Verily the galloping opening tune “All The Time” spits shards of rumbustious irresisti-POP noise, in the vein of past should-have-been hit singles like “Runaround”, but there’s then a change of mood for the more contemplative “The Ghost Of You” – well, the ghosts of a young Tim & Gregory – which infuses seductive tricklings of amplifier hum with chiming Leamington Spa guitars and gently familiar chord sequences and which could be a great lost track from “C87”: indeed, we’d posit that it’s superior to much of what landed on the C87 track listing in the end (though don’t get us wrong, you *must* still buy C87, if only for the first-ever digital outings of “New Breed” and “Tried And Tested Public Speaker”). Yes, the Fireworks have got the blues, and oh how sweet it sounds.
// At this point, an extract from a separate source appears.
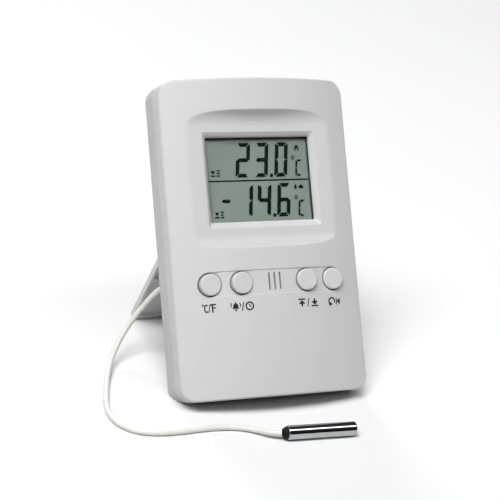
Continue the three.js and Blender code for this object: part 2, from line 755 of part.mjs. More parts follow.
function grommet() {
  const wallY = BACK_Y - WALL;
  const profile = [
    [0, wallY - 1.2],
    [1.5, wallY - 1.2],
    [1.5, wallY - GAP],
    [1.15, wallY - GAP],
    [1.15, BACK_Y + GAP],
    [1.8, BACK_Y + GAP],
    [1.8, BACK_Y + 0.9],
    [1.5, BACK_Y + 1.3],
    [1.15, BACK_Y + NOSE_LENGTH],
    [0, BACK_Y + NOSE_LENGTH],
  ];
  return turned(profile, EXIT.x, EXIT.z, 12);
}

function innerTail() {
  return tube(
    [
      [EXIT.x, 10.8, EXIT.z],
      [EXIT.x, 9.4, EXIT.z],
      [EXIT.x + 0.3, 8.3, EXIT.z + 0.4],
      [EXIT.x + 1.1, 7.8, EXIT.z + 1.4],
      [EXIT.x + 1.8, 7.7, EXIT.z + 3.5],
    ],
    TAIL_R,
    8,
    9,
  );
}

// The small socket on the board that the tail plugs into.
function leadSocket() {
  const { left, right, low, high, backY } = LEAD_SOCKET;
  return block([EXIT.x + left, BOARD_Y + BOARD_THICK + GAP, EXIT.z + low], [EXIT.x + right, backY, EXIT.z + high]);
}

const probeAxis = new THREE.Vector3(
  PROBE.right[0] - PROBE.left[0],
  PROBE.right[1] - PROBE.left[1],
  0,
).normalize();

// A turned piece along the probe: pairs of radius and distance from the open end.
function onProbe(profile, segments = 20) {
  const points = profile.map(([radius, t]) => new THREE.Vector2(radius, t));
  const geometry = new THREE.LatheGeometry(points, segments);
  geometry.rotateZ(-Math.PI / 2);
  geometry.rotateZ(Math.atan2(probeAxis.y, probeAxis.x));
  return geometry.translate(PROBE.left[0], PROBE.left[1], PROBE.r);
}

function probeSleeve() {
  const { r, length, boreR } = PROBE;
  return onProbe([
    [boreR, 0],
    [r - 0.25, 0],
    [r, 0.4],
    [r, length - 0.7],
    [r - 0.6, length],
    [0, length],
    [0, length - 1],
    [boreR, length - 1.6],
    [boreR, 0],
  ]);
}

function probeSeal() {
  return onProbe([
    [0, -1.5],
    [1.5, -1.5],
    [2.1, -0.9],
    [2.1, -GAP],
    [1.9, -GAP],
    [1.9, 4],
    [0, 4],
  ]);
}

function probeBead() {
  return onProbe(
    [
      [0, PROBE.length - 6],
      [0.9, PROBE.length - 5.4],
      [1.2, PROBE.length - 4],
      [0.9, PROBE.length - 2.6],
      [0, PROBE.length - 2.2],
    ],
    8,
  );
}

// ---- assembly ----

place("front_shell", frontShell(), MATERIALS.caseWhite);
place("rear_shell", rearShell(), MATERIALS.rearWhite);

place("lcd_holder", displayHolder(), MATERIALS.blackPlastic);
place("lcd_window", displayPlate(LIP_Y + GAP, DISPLAY.windowBackY), MATERIALS.clear);
place("lcd_cell", displayPlate(DISPLAY.cellFrontY, DISPLAY.cellBackY), MATERIALS.display);
place("contact_strip_low", contactStrip(OPENING.low), MATERIALS.rubber);
place("contact_strip_high", contactStrip(OPENING.high), MATERIALS.rubber);

place("circuit_board", circuitBoard(), MATERIALS.board);
for (const [name, x] of Object.entries(BUTTON_X)) {
  place(`button_${name}`, buttonCap(x), MATERIALS.capWhite);
  place(`switch_${name}`, tactSwitch(x), MATERIALS.blackPlastic);
}
place("buzzer", buzzer(), MATERIALS.blackPlastic);
place("chip_cover", chipCover(), MATERIALS.epoxy);
place("clock_crystal", clockCrystal(), MATERIALS.screwSteel);
place("air_sensor", airSensor(), MATERIALS.epoxy);
BOARD_SCREWS.forEach((spot, i) => {
  const headY = BOARD_Y + BOARD_THICK + GAP;
  place(`board_screw_${i + 1}`, screw(spot, headY, BOARD_SCREW), MATERIALS.screwSteel);
});
CASE_SCREWS.forEach((spot, i) => {
  place(`case_screw_${i + 1}`, screw(spot, HEAD_SEAT_Y + GAP, CASE_SCREW), MATERIALS.screwSteel);
});

place("battery", battery(), MATERIALS.cell);
place("spring_contact", springContact(), MATERIALS.steel);
place("plate_contact", plateContact(), MATERIALS.steel);
place("wire_red", batteryWire(1), MATERIALS.redWire);
place("wire_black", batteryWire(-1), MATERIALS.blackWire);
place("battery_door", batteryDoor(), MATERIALS.rearWhite);

place("stand", stand(), MATERIALS.rearWhite, standGroup);

place("cable_grommet", grommet(), MATERIALS.cable);
place("cable_tail", innerTail(), MATERIALS.cable);
place("lead_socket", leadSocket(), MATERIALS.socket);
place("probe_cable", tube(CABLE_ROUTE, CABLE_R, 8, 34), MATERIALS.cable, group);
place("probe_sleeve", probeSleeve(), MATERIALS.steel, group);
place("probe_seal", probeSeal(), MATERIALS.rubber, group);
place("probe_bead", probeBead(), MATERIALS.epoxy, group);

export default group;
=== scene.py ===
"""Looks of the digital maximum and minimum thermometer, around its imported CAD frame.

The case's own axes are used for its pieces: x across it, y from front to back, z up along it, in millimetres.
There, z = 0 is the bottom face and y = 0 is where the side walls meet the bowed front.
"""

import json
import math

import bmesh
import bpy
from mathutils import Matrix, Vector, kdtree
from mathutils.geometry import delaunay_2d_cdt


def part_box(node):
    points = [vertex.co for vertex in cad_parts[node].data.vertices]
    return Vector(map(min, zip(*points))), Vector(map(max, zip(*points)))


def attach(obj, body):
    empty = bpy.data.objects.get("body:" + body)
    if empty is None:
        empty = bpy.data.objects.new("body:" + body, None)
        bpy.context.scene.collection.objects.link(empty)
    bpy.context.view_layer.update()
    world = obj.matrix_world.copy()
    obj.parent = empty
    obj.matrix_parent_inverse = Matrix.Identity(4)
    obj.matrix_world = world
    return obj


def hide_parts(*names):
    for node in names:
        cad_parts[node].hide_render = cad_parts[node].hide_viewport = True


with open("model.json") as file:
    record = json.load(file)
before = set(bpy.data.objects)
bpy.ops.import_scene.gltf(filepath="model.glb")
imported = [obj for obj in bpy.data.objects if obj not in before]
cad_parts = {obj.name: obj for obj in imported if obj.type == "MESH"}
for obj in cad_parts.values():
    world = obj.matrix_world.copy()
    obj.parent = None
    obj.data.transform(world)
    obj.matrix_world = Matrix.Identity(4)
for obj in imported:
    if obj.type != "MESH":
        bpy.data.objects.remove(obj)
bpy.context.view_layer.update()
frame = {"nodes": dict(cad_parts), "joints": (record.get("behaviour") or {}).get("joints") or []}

# ---- driving dimensions, in millimetres ----

MM = 0.001
LEAN = math.radians(30)
OPEN_ANGLE = math.radians(63)
HINGE = Vector((0, 12.6, 60.65))

HALF_WIDTH = 35.0
HEIGHT = 110.0
CORNER_R = 5.5
FACE_R = 95.0
FACE_CENTRE_Y = math.sqrt(FACE_R**2 - HALF_WIDTH**2)
FACE_EDGE_R = 0.75
SEAM_Y = 5.4
SEAM_GAP = 0.25
SEAM_EDGE_R = 0.2
BACK_Y = 14.2
BACK_EDGE_R = 2.0
LAND_Y = 7.5

POCKET_Y = -2.9
# where each end of the pocket starts to curve up, how far along the curve runs, and how high it could rise
LOW_COVE = {"start": 55.6, "run": 4.5, "rise": 4.5}
HIGH_COVE = {"start": 93.9, "run": 4.9, "rise": 3.8}
PAST_COVE_SLOPE = 180
POCKET_SOFTNESS = 0.22

# the sloping frame round the display: outer rim, inner edge and the slope's drop
RIM = {"half": 21.05, "low": 58.35, "high": 91.6}
SIGHT = {"half": 19.55, "low": 60.44, "high": 89.97}
SLOPE_DROP = 1.45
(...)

Meanwhile, over on the other side of the 10”, proceedings tilt towards the black, and that visceral caress of the early Slumberland sound. “Bury Me” is powerful, Charlottes-like noisepop, arrayed with proto-shoegaze distortion: in its wake comes the deconstructed shambling of the chugging “Goes So Slow”, which fizzles out into looped violin drizzled in sweetly spinning feedback, as if Isnaj Duj were playing Metal Machine Music. Mmmm.

And in my dreams, I hear Meat Whiplash playing Seamonsters. I see the Rosehips checking into the Chelsea Hotel, whilst I sup a sherbet fountain at the bar. I sense Albini readying all things analogue, and seeking to entice the Fireworks into his studio. Things are *happening* right now, my friends, good good things...

Um, yes. Sorry. It’s just that old equation, again: boy likes band, band has new record out, band’s new record makes boy happy, boy "writes" "review". For “Black & Blue” is as dependably ace as the Fireworks’ previous releases (an achievement in itself). In a world that is slowly but surely going fucking mental (not least in the scept'rd isle from which the band and this fanzine both hail), such surefire pick-me-ups are welcome, welcome respite.